Sunday, July 22, 2012

Run for Your Life

M.I.A.
24" x 12"
oil on wood, 2012
You may recall this very same image of M.I.A., executed with watercolors, pass the revue less than two weeks ago as #35 in the series The 100 Greatest Recordings of all times. The song Born Free was #2 in the Top 100 2010 and may well end up at number one this year. The music and text of Born Free are superimposed on a beat by the band Suicide. Written by Martin Rev and Alan Vega, the beat was the theme from the song Ghost Rider on Suicide's first LP (1977). I have that one on CD, it's a great album. I do not have 2010 M.I.A.'s Maya CD on which Born Free appears but have the song on a compilation CD issued by the Believer magazine (The 2010 Music Issue). It is now the fourth time I painted this image of M.I.A. with the long red T-shirt worn as a dress. I also used it for Paper Planes in the Top 100 2009, Born Free in 2010, and the aforementioned 100 Greatest Recordings.
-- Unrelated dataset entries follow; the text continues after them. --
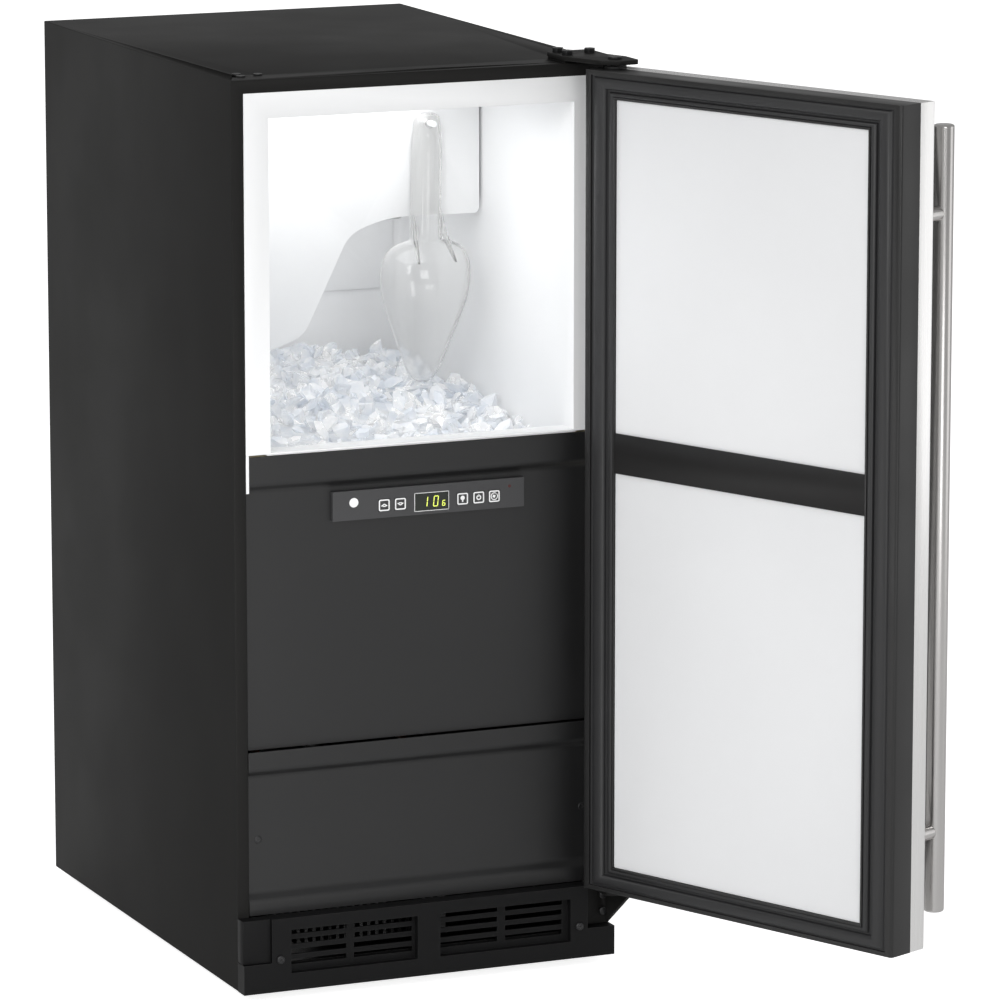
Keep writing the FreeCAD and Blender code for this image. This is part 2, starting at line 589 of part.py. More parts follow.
foam = cut(
    block(("-side + steelGauge + 0.1", "side - steelGauge - 0.1"),
          ("front + steelGauge + 0.1", "rearY - 0.1"),
          ("foamBottom", "cabinetHeight - steelGauge - 0.1")),
    copyOf(linerPlug),
    block(("-side", "side"), ("front - 5", "front + linerWall"),
          ("foamBottom - 5", "linerFlangeTop + 0.4")),
    block(("-side + flangeWidth", "side - flangeWidth"), ("front - 5", "front + 10"),
          ("foamBottom - 5", "binLip - 1")),
    block(("barLeft - 2", "barRight + 2"), ("front - 5", "front + 20"), ("barBottom - 4", "barTop + 4")),
    rod("drainRadius + 1.6", "z", ("drainX", "drainY"), ("foamBottom - 5", "binFloor + 5")),
    rod("pipeRadius + 1", "z", ("suctionX", "suctionY"), ("foamBottom - 5", "suctionZ")),
    rod("pipeRadius + 1", "y", ("suctionX", "suctionZ"), ("180", "suctionY")),
    block(("suctionX - 5", "suctionX + 5"), ("suctionY - 20", "suctionY + 5"),
          ("suctionZ - 20", "suctionZ + 5")),
    rod("waterRadius + 1", "z", ("valveX", "back - valveSetback"), ("foamBottom - 5", "waterZ")),
    rod("waterRadius + 1", "y", ("valveX", "waterZ"), ("binBack", "back - valveSetback")),
    block(("valveX - 4.5", "valveX + 4.5"), ("back - valveSetback - 18", "back - valveSetback + 4.5"),
          ("waterZ - 18", "waterZ + 4.5")),
    copyOf(topScrews), copyOf(plugs))
keep("foam_insulation", foam)

# ---- black front panels: bent sheets between the side flanges ----


def bentPanel(profile):
    owner = body()
    sketch = sketchOn(owner, "YZ_Plane", "-panelHalfWidth")
    outline(sketch, profile)
    pad(owner, sketch, "2 * panelHalfWidth")
    return owner


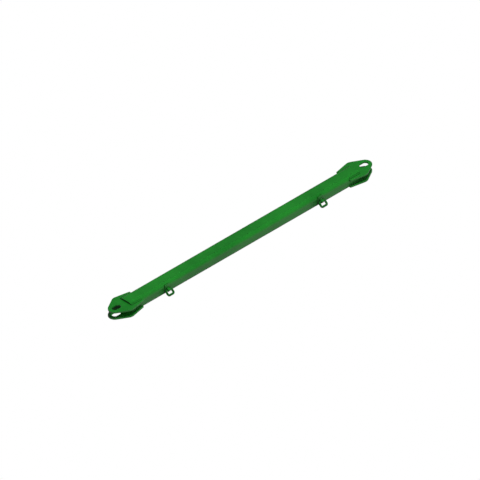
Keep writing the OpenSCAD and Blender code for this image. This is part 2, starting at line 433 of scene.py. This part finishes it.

The inscription on that T-shirt I only used in the two recent paintings. I reads: RUN FOR YOUR LIFE. An appropriate line watching the video for Born Free. It's the most horrifying and violent video I've ever seen. Directed by Romain Gavras, the 9 minute film depicts a genocide against red haired people. The video was inspired, no doubt, by M.I.A.'s own political cause, that of the Tamil liberation in Sri Lanka.